◆ **Given information**
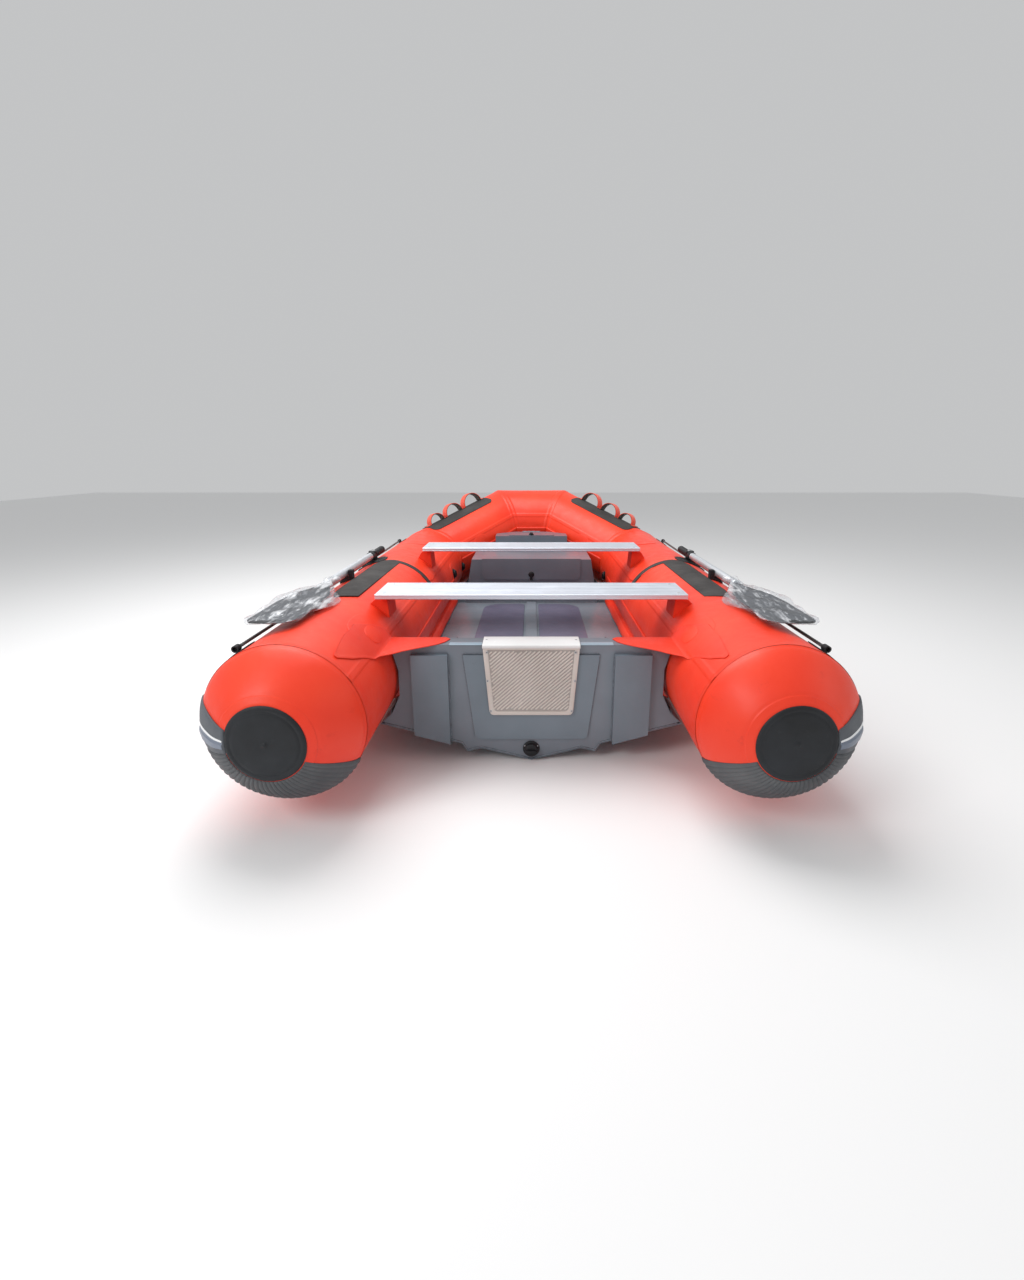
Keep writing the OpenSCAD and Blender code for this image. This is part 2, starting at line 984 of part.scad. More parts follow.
module blade_wrap() {
  gap = 6;
  sheet = 1;
  y = blade_root - 12;
  difference() {
    translate([oar_x, y, oar_z - 4 - gap])
      linear_extrude(height = 8 + 2 * gap)
        blade_outline(gap + 2);
    translate([oar_x, y, oar_z - 4 - gap + sheet])
      linear_extrude(height = 8 + 2 * (gap - sheet))
        blade_outline(gap + 2 - sheet);
    translate([oar_x - 30, y - 2, oar_z - 40])
      cube([60, 20, 80]);
  }
}

module oar_shaft_starboard() {
  color(alu)
    oar_shaft();
}

module oar_shaft_port() {
  color(alu)
    mirror([1, 0, 0])
      oar_shaft();
}

module oar_blade_starboard() {
  color(black)
    oar_blade();
}

module oar_blade_port() {
  color(black)
    mirror([1, 0, 0])
      oar_blade();
}

module blade_wrap_starboard() {
  color(film)
    blade_wrap();
}

module blade_wrap_port() {
  color(film)
    mirror([1, 0, 0])
      blade_wrap();
}

// cradle under the shaft, open outboard so that the oar swings out
clip_y = ty + 530;
module oar_clips() {
  low = oar_z - oar_d / 2 - 1;
  color(black)
    for (s = [0, 1])
      mirror([s, 0, 0])
        upright(clip_y - 14, 28)
          difference() {
            polygon([
              [724, 490], [724, oar_z + 12], [oar_x - oar_d / 2 - 1, oar_z + 12],
              [oar_x - oar_d / 2 - 1, low], [776, low], [780, 490]
            ]);
            translate([tube_x, tube_z])
              circle(r = tube_r + skin, $fn = round_fn);
          }
}

// inflation valves on the inner sides: [side, y from the transom, height]
valve_port_aft = [-1, 1600, 348];
valve_port_fore = [-1, 2016, 316];
valve_starboard = [1, 1766, 304];
valve_r = 30;
module at_valve(v) {
  dz = v[2] - tube_z;
  a = asin(dz / tube_r);
  translate([v[0] * (tube_x - tube_r * cos(a)), ty + v[1], v[2]])
    rotate([0, v[0] > 0 ? -90 + a : 90 - a, 0])
      children();
}

module valve_seats() {
  color(black)
    for (v = [valve_port_aft, valve_port_fore, valve_starboard])
      at_valve(v)
        translate([0, 0, skin])
          cylinder(r = valve_r, h = 4.4, $fn = 48);
}

module valve_cap(v) {
  color(black)
    at_valve(v)
      translate([0, 0, 5.6]) {
        cylinder(r1 = valve_r - 7, r2 = valve_r - 9, h = 9, $fn = 48);
        translate([-16, -3, 8])
          cube([32, 6, 6]);
      }
}

module valve_cap_port_aft() {
  valve_cap(valve_port_aft);
}

module valve_cap_port_fore() {
  valve_cap(valve_port_fore);
}

module valve_cap_starboard() {
  valve_cap(valve_starboard);
}

// grab line along the outboard side: eyes hold it, it bellies a little in between
rope_r = 5;
rope_a = 54;
rope_rho = tube_r + 13;
eye_ys = [-300, 420, 1140, 1860];
belly = 3;
rope_sides = 10;
rope_per_span = 12;
function rope_t(i) = i / rope_per_span;
rope_rings = rope_per_span * (len(eye_ys) - 1);
function rope_y(t) = lookup(t, [for (k = [0:len(eye_ys) - 1]) [k, eye_ys[k]]]);
function rope_drop(t) = belly * pow(sin(180 * (t - floor(t))), 2);
function rope_pt(t) = [
  tube_x + rope_rho * cos(rope_a - rope_drop(t)),
  ty + rope_y(t),
  tube_z + rope_rho * sin(rope_a - rope_drop(t))
];

module lifeline() {
  pts = [for (i = [0:rope_rings]) for (j = [0:rope_sides - 1])
    let (c = rope_pt(rope_t(i)))
    let (a = 360 * j / rope_sides)
    c + rope_r * [cos(a), 0, sin(a)]];
  side = [for (i = [0:rope_rings - 1]) for (j = [0:rope_sides - 1])
    let (a = i * rope_sides + j)
    let (b = i * rope_sides + (j + 1) % rope_sides)
    each [[a, b, b + rope_sides], [a, b + rope_sides, a + rope_sides]]];
  ends = [
    [for (j = [rope_sides - 1:-1:0]) j],
    [for (j = [0:rope_sides - 1]) rope_rings * rope_sides + j]
  ];
  polyhedron(points = pts, faces = concat(side, ends));
}

module lifeline_starboard() {
  color(black)
    lifeline();
}

module lifeline_port() {
  color(black)
    mirror([1, 0, 0])
      lifeline();
}

module line_eye(y) {
  eye_w = 22;
  along([tube_x, ty + y + 34, tube_z], d_side)
    linear_extrude(height = 68)
      sector(tube_r + skin, tube_r + skin + 2.6, rope_a - 9, rope_a + 9);
  difference() {
    along([tube_x, ty + y + eye_w / 2, tube_z], d_side)
      linear_extrude(height = eye_w)
        rotate([0, 0, rope_a])
          translate([rope_rho, 0])
            difference() {
              circle(r = rope_r + 5, $fn = 32);
              circle(r = rope_r + 1.2, $fn = 32);
            }
    along([tube_x, ty + y + 50, tube_z], d_side)
      linear_extrude(height = 100)
        circle(r = tube_r + skin + 1.5, $fn = round_fn);
  }
}

module line_eyes() {
  color(black)
    for (s = [0, 1])
      mirror([s, 0, 0])
        for (y = eye_ys)
          line_eye(y);
}

hull_bottom();
transom();
transom_panel();
transom_stiffeners();
drain_flange();
drain_plug();
motor_pad();
pad_screws();
floor_deck();
floor_rib();
locker_box();
locker_lid();
locker_latch();
foredeck();
anchor_lid();
anchor_latch();
tube_port();
tube_starboard();
tube_bow();
cone_port();
cone_starboard();
cap_port();
cap_starboard();
strake_port();
strake_starboard();
strake_bow();
wear_patch_port();
wear_patch_starboard();
gusset_port();
gusset_starboard();
flap_port();
flap_starboard();
flap_bow();
step_pad_port();
step_pad_starboard();
bow_pad_port();
bow_pad_starboard();
bow_loops_port();
bow_loops_starboard();
seat_rear();
seat_front();
holders_rear();
holders_front();
rowlock_port();
rowlock_starboard();
oar_shaft_port();
oar_blade_port();
blade_wrap_port();
oar_shaft_starboard();
oar_blade_starboard();
blade_wrap_starboard();
oar_clips();
valve_seats();
valve_cap_port_aft();
valve_cap_port_fore();
valve_cap_starboard();
line_eyes();
lifeline_port();
lifeline_starboard();
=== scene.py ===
import math

import bmesh
import bpy
import numpy as np
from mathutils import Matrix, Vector, noise


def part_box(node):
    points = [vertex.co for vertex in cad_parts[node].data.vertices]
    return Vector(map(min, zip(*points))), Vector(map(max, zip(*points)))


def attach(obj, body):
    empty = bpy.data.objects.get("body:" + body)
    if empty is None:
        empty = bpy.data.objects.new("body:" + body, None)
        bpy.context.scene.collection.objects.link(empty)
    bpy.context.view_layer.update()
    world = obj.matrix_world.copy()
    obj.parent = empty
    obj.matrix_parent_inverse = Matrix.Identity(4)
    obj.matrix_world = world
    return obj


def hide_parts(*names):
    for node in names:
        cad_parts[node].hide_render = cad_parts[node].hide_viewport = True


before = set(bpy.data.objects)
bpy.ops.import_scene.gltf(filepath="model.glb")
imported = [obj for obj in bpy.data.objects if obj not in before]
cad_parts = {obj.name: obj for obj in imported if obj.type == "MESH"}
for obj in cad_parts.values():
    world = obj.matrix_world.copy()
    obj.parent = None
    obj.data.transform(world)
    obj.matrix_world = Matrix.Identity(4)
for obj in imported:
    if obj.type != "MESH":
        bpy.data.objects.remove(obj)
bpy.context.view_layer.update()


def unit(v):
    return v / np.linalg.norm(v)


# ---------------------------------------------------------------- places, read from the CAD frame
SIDE_LEN = 2.155                                  # from the transom's aft face to the shoulder
BOW_X = 0.191                                     # half the length of the front tube's axis
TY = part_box("transom")[0].y                       # the transom's aft face
TOP_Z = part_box("transom")[1].z
T_LO, T_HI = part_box("tube_starboard")
TX = (T_LO.x + T_HI.x) / 2                        # axis and radius of the starboard side tube
TZ = (T_LO.z + T_HI.z) / 2
TR = (T_HI.x - T_LO.x) / 2
TAIL = T_LO.y                                     # ring seam between tube and cone
BOW_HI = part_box("tube_bow")[1]
SHOULDER = np.array([TX, TY + SIDE_LEN, TZ])      # corners of the tubes' axis
BOW = np.array([BOW_X, BOW_HI.y - TR, BOW_HI.z - TR])
UP = np.array([0.0, 0.0, 1.0])
D_SIDE = np.array([0.0, 1.0, 0.0])                # ways along the side, slanting and front tubes
D_SLANT = unit(BOW - SHOULDER)
D_FRONT = np.array([-1.0, 0.0, 0.0])
N_SHOULDER = unit(D_SIDE + D_SLANT)
N_BOW = unit(D_SLANT + D_FRONT)
MIRROR = np.array([-1, 1, 1])

# ---------------------------------------------------------------- camera
SENSOR_W, FOCAL_LEN = 36, 16.988625               # mm
SHIFT_X, SHIFT_Y = -0.015078125, -0.0065234375    # of the picture's longer side
CAMERA_BACK, CAMERA_UP, CAMERA_TILT = 1.8944, 1.0221, 73.6      # m aft of the transom, m, degrees
cam_data = bpy.data.cameras.new("camera")
camera = bpy.data.objects.new("camera", cam_data)
bpy.context.scene.collection.objects.link(camera)
bpy.context.scene.camera = camera
cam_data.sensor_width = SENSOR_W
cam_data.lens = FOCAL_LEN
cam_data.shift_x, cam_data.shift_y = SHIFT_X, SHIFT_Y
camera.location = (0, TY - CAMERA_BACK, CAMERA_UP)
camera.rotation_euler = (math.radians(CAMERA_TILT), 0, 0)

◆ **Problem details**
Everything from the line containing "along([tube_x, ty + y + 50, tube_z], d_side)" down to the line containing "cad_parts[node].hide_render = cad_parts[node].hide_viewport" should be repeated exactly, with both end lines kept and no other lines added.

◆ **The output**
    along([tube_x, ty + y + 50, tube_z], d_side)
      linear_extrude(height = 100)
        circle(r = tube_r + skin + 1.5, $fn = round_fn);
  }
}

module line_eyes() {
  color(black)
    for (s = [0, 1])
      mirror([s, 0, 0])
        for (y = eye_ys)
          line_eye(y);
}

hull_bottom();
transom();
transom_panel();
transom_stiffeners();
drain_flange();
drain_plug();
motor_pad();
pad_screws();
floor_deck();
floor_rib();
locker_box();
locker_lid();
locker_latch();
foredeck();
anchor_lid();
anchor_latch();
tube_port();
tube_starboard();
tube_bow();
cone_port();
cone_starboard();
cap_port();
cap_starboard();
strake_port();
strake_starboard();
strake_bow();
wear_patch_port();
wear_patch_starboard();
gusset_port();
gusset_starboard();
flap_port();
flap_starboard();
flap_bow();
step_pad_port();
step_pad_starboard();
bow_pad_port();
bow_pad_starboard();
bow_loops_port();
bow_loops_starboard();
seat_rear();
seat_front();
holders_rear();
holders_front();
rowlock_port();
rowlock_starboard();
oar_shaft_port();
oar_blade_port();
blade_wrap_port();
oar_shaft_starboard();
oar_blade_starboard();
blade_wrap_starboard();
oar_clips();
valve_seats();
valve_cap_port_aft();
valve_cap_port_fore();
valve_cap_starboard();
line_eyes();
lifeline_port();
lifeline_starboard();
=== scene.py ===
import math

import bmesh
import bpy
import numpy as np
from mathutils import Matrix, Vector, noise


def part_box(node):
    points = [vertex.co for vertex in cad_parts[node].data.vertices]
    return Vector(map(min, zip(*points))), Vector(map(max, zip(*points)))


def attach(obj, body):
    empty = bpy.data.objects.get("body:" + body)
    if empty is None:
        empty = bpy.data.objects.new("body:" + body, None)
        bpy.context.scene.collection.objects.link(empty)
    bpy.context.view_layer.update()
    world = obj.matrix_world.copy()
    obj.parent = empty
    obj.matrix_parent_inverse = Matrix.Identity(4)
    obj.matrix_world = world
    return obj


def hide_parts(*names):
    for node in names:
        cad_parts[node].hide_render = cad_parts[node].hide_viewport = True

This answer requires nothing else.